Foreign Affairs officials are warning New Zealand travellers about an outbreak in Germany of a serious complication of some strains of E. coli infections, which has killed 17 people.
Most E. coli bacteria are relatively harmless, but the latest strain is a complication of a particular type which produces toxins that damage blood cells and can cause kidney failure.
"The outbreak is centred in northern Germany but cases have been reported across the country," the Ministry of Foreign Affairs SafeTravel website said.
Additional cases have been reported outside Germany but in most of these the affected people had recently visited Germany.
The warning was prompted by the Ministry of Health, which said today new research was being started at Massey University into the pathways for infection for the toxin-producing E. coli infection in this country - long though to be spread to humans from animal waste.
Authorities have been unable to identify the source of the virulent strain in the German outbreak, though people had been warned against eating cucumbers, raw tomatoes and lettuce, especially in the north of the country.
The recommendation would continue until new evidence about the outbreak was available, MFAT said.
Initially, imported Spanish cucumbers were blamed but authorities have since said the E. coli strain found on the cucumbers did not match the killer bacteria.

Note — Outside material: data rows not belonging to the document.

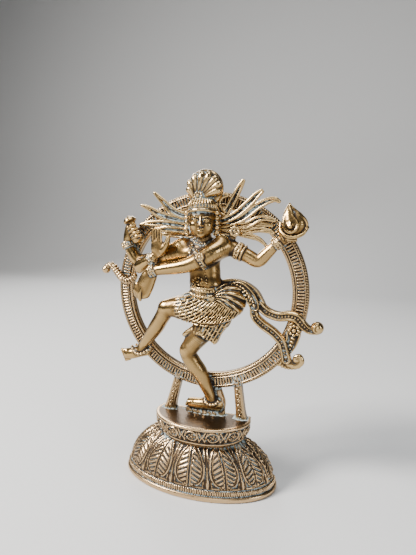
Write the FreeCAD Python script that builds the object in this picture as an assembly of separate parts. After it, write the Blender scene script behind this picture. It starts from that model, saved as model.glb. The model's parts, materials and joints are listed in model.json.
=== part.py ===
"""Brass nataraja statue: a dancing four-armed figure inside a halo ring on a lotus pedestal.

Frame: origin on the surface the pedestal stands on, midway between its ends and just in front
of its flat back. +Z is up, +X is to the right of somebody facing the figure, -Y is the front.
Every piece is one closed solid. A piece listed later is cut back by the pieces before it, so
neighbours meet face to face, and a peg fused to one piece leaves its own socket in the next.
"""
import FreeCAD, Part
import math
import os

from FreeCAD import Matrix, Vector

# Pedestal, millimetres
BASE_HALF_WIDTH = 32.4
BASE_HALF_DEPTH = 18.3
BASE_CENTRE_Y = 1.2
BACK_Y = 4.5
FOOT_FLANGE_TOP = 2.2
BEAD_BAND_TOP = 4.2
LOTUS_TOP = 20.0
BASE_WALL = 2.7
SPARE = 1.0
PLINTH_TOP = 27.7
PLINTH_CENTRE_X = 1.6
PLINTH_HALF_WIDTH = 20.8
PLINTH_FRONT_Y = -15.0
PLINTH_REAR_Y = 3.2
PAD_TOP = 29.2

# Halo ring
RING_CENTRE = Vector(2.4, 0.5, 77.9)
RING_OUTER = 39.2
RING_WIDTH = 6.2
RING_THICKNESS = 4.0
RING_BEVEL = 1.5

# Figure
STATUE_TOP = 125.0
HEAD_CENTRE = Vector(1.3, -6.2, 105.6)
HEAD_SEMI = Vector(5.5, 5.9, 6.8)
NECK_BASE = Vector(2.0, -4.6, 96.5)
HIP_CENTRE = Vector(6.5, -4.2, 73.8)
SHOULDER_LEFT = Vector(8.6, -4.8, 95.4)
SHOULDER_RIGHT = Vector(-7.2, -4.6, 94.6)
UPPER_ARM_R = 3.0
ELBOW_R = 2.7
WRIST_R = 1.8
PEG_R = 1.2
FRONT_LEFT = (SHOULDER_LEFT, Vector(-2.2, -11.6, 88.6), Vector(-16.4, -12.8, 86.4))
FRONT_RIGHT = (SHOULDER_RIGHT, Vector(-23.6, -6.2, 87.6), Vector(-16.0, -11.2, 91.4))
REAR_LEFT = (SHOULDER_LEFT + Vector(1.6, 1.6, 1.2), Vector(22.4, -3.4, 91.0), Vector(30.0, -3.4, 98.4))
REAR_RIGHT = (SHOULDER_RIGHT + Vector(-0.6, 1.8, 1.0), Vector(-27.2, -3.2, 88.8),
              Vector(-32.0, -3.6, 95.6))


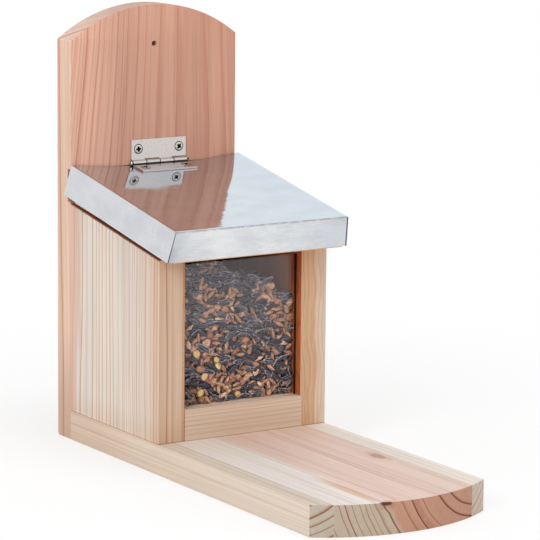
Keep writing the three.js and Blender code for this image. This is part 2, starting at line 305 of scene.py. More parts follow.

Spanish farmers have complained that lost sales are costing them $NZ350 million a week and that crisis could put 70,000 people out of work .
The strain of infection suspected in the outbreak has not yet shown up in New Zealand, Ministry of Health chief adviser Dr John Holmes, told NZPA.
He noted that separately, there had been increasing numbers of infections in New Zealand - from other strains of E. coli bacteria.
Public health surveillance figures released yesterday by the Environmental Science and Research institute showed 69 notifications in the March quarter, up from 42 in the same period last year. The incidence was equivalent to 3.8 cases per 100,000 population, up from a rate of 2.7 cases in 2010. In 1998, the national rate was 1.3 cases per 100,000 people.
Dr Holmes said Massey University researchers were about to begin a year-long study of cases in humans and the extent to which farm animals were spreading the illness.
"It comes from animals and (the study) is looking at how animals are carrying it and humans are getting it," he said.
Massey researchers would use DNA to identify the bacteria in livestock and compare those with the bacteria in humans.